Written instruction: Answer with the number of lines in the listing below that contain the word "materials", and nothing else.

Material:

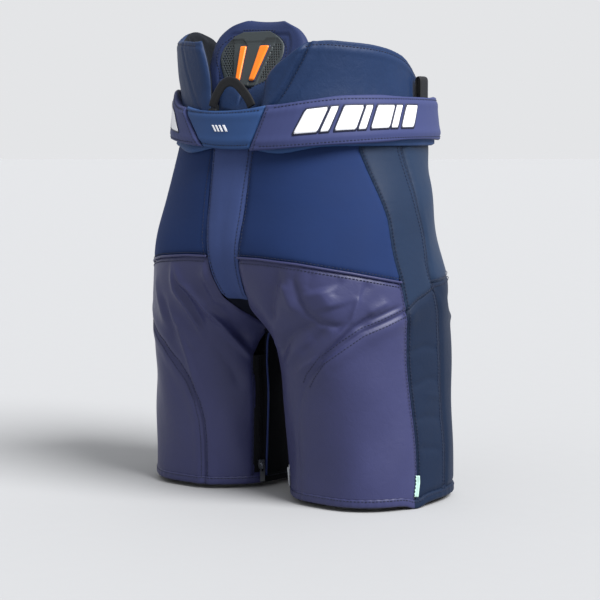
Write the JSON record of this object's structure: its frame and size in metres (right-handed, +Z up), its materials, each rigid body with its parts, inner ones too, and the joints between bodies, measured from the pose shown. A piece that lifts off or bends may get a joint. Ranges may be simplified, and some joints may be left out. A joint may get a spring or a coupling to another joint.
{
  "type": "hockey pants",
  "caption": "Padded ice hockey pants with belt, spine and kidney pads, hinged legs, inner zippers and a buckled waist.",
  "frame": {"origin": "middle of the standing footprint, on the plane of the hems", "axes": "+Z up; the front faces -Y; the wearer's left is +X"},
  "size_m": [0.3892, 0.2915, 0.56],
  "materials": {
    "seat_fabric": "woven stretch nylon",
    "strip_fabric": "woven nylon, slightly lighter",
    "dark_fabric": "dark stretch knit",
    "side_strip_fabric": "slate-blue nylon",
    "front_fabric": "saturated blue nylon",
    "lining": "brushed black lining",
    "belt_blue": "blue polyester",
    "belt_purple": "purple-navy padded polyester",
    "webbing": "black webbing",
    "buckle_metal": "satin",
    "pin_steel": "polished",
    "spine_fabric": "smooth purple-navy knit",
    "plate_plastic": "moulded, satin",
    "orange_insert": "semi-gloss",
    "wing_fabric": "blue polyester over foam",
    "foam": "closed-cell foam",
    "thigh_fabric": "purple-navy coated nylon with a soft sheen",
    "inner_leg_fabric": "black knit",
    "guard_plastic": "moulded",
    "zip_tape": "black woven tape",
    "zip_metal": "satin",
    "tag": "pale satin label"
  },
  "bodies": {
    "waist": {"seat_panel_left": "seat_fabric", "seat_panel_right": "seat_fabric", "centre_back_strip": "strip_fabric", "crotch_gusset": "dark_fabric", "hip_strip_left": "side_strip_fabric", "hip_strip_right": "side_strip_fabric", "front_panel_left": "front_fabric", "front_panel_right": "front_fabric", "fly_underlap": "dark_fabric", "girdle_liner": "lining", "belt_back_centre": "belt_blue", "belt_side_left": "belt_purple", "belt_side_right": "belt_purple", "waistband_backing": "belt_blue", "waist_strap": "webbing", "buckle_frame": "buckle_metal", "buckle_pin": "pin_steel", "spine_pad": "spine_fabric", "spine_plate": "plate_plastic", "spine_plate_bars": "orange_insert", "spine_cover": "wing_fabric", "tailbone_pad": "foam", "kidney_pad_left": "wing_fabric", "kidney_pad_right": "wing_fabric", "hip_pad_left": "foam", "hip_pad_right": "foam", "hang_loop_tabs": "webbing", "suspender_loop_left": "webbing", "suspender_loop_right": "webbing"},
    "leg_left": {"thigh_yoke_left": "thigh_fabric", "leg_back_left": "thigh_fabric", "leg_back_inner_left": "thigh_fabric", "leg_strip_left": "side_strip_fabric", "leg_front_left": "front_fabric", "leg_inner_left": "inner_leg_fabric", "hem_band_left": "thigh_fabric", "thigh_guard_left": "guard_plastic", "thigh_foam_left": "foam", "leg_liner_left": "lining", "zipper_tape_left": "zip_tape"},
    "leg_right": {"thigh_yoke_right": "thigh_fabric", "leg_back_right": "thigh_fabric", "leg_back_inner_right": "thigh_fabric", "leg_strip_right": "side_strip_fabric", "leg_front_right": "front_fabric", "leg_inner_right": "inner_leg_fabric", "hem_band_right": "thigh_fabric", "thigh_guard_right": "guard_plastic", "thigh_foam_right": "foam", "leg_liner_right": "lining", "zipper_tape_right": "zip_tape", "side_tag": "tag"},
    "fly": {"fly_flap": "front_fabric"},
    "buckle_lever_body": {"buckle_lever": "buckle_metal"},
    "hang_loop_body": {"hang_loop": "webbing"},
    "zip_slider_left": {"zipper_slider_left": "zip_metal"},
    "zip_pull_left": {"zipper_pull_left": "zip_metal"},
    "zip_slider_right": {"zipper_slider_right": "zip_metal"},
    "zip_pull_right": {"zipper_pull_right": "zip_metal"}
  },
  "joints": [
    {"name": "leg_left_swing", "type": "hinge", "parent": "waist", "child": "leg_left", "pos_m": [0, 0, 0.235], "axis": [-1, 0, 0], "range_deg": [0, 35], "stiffness_Nm_per_rad": 5},
    {"name": "zip_left_slide", "type": "slide", "parent": "leg_left", "child": "zip_slider_left", "axis": [0.0533, -0.0541, -0.9971], "range_m": [-0.125, 0]},
    {"name": "zip_left_pull", "type": "hinge", "parent": "zip_slider_left", "child": "zip_pull_left", "pos_m": [0.02039, 0.04749, 0.02812], "axis": [0.3491, 0.9365, -0.0322], "range_deg": [0, 150]},
    {"name": "leg_right_swing", "type": "hinge", "parent": "waist", "child": "leg_right", "pos_m": [0, 0, 0.235], "axis": [-1, 0, 0], "range_deg": [0, 35], "stiffness_Nm_per_rad": 5},
    {"name": "zip_right_slide", "type": "slide", "parent": "leg_right", "child": "zip_slider_right", "axis": [-0.0533, -0.0541, -0.9971], "range_m": [-0.125, 0]},
    {"name": "zip_right_pull", "type": "hinge", "parent": "zip_slider_right", "child": "zip_pull_right", "pos_m": [-0.02039, 0.04749, 0.02812], "axis": [0.3491, -0.9365, 0.0322], "range_deg": [0, 150]},
    {"name": "fly_swing", "type": "hinge", "parent": "waist", "child": "fly", "pos_m": [0.0303, -0.1225, 0.35], "axis": [0, 0, 1], "range_deg": [0, 130]},
    {"name": "buckle_lever_swing", "type": "hinge", "parent": "waist", "child": "buckle_lever_body", "pos_m": [0.012, -0.14119, 0.4445], "axis": [0, 0, 1], "range_deg": [0, 110]},
    {"name": "hang_loop_fold", "type": "hinge", "parent": "waist", "child": "hang_loop_body", "pos_m": [0, 0.1245, 0.4565], "axis": [-1, 0, 0], "range_deg": [0, 80], "stiffness_Nm_per_rad": 0.01}
  ]
}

Result for this task: 2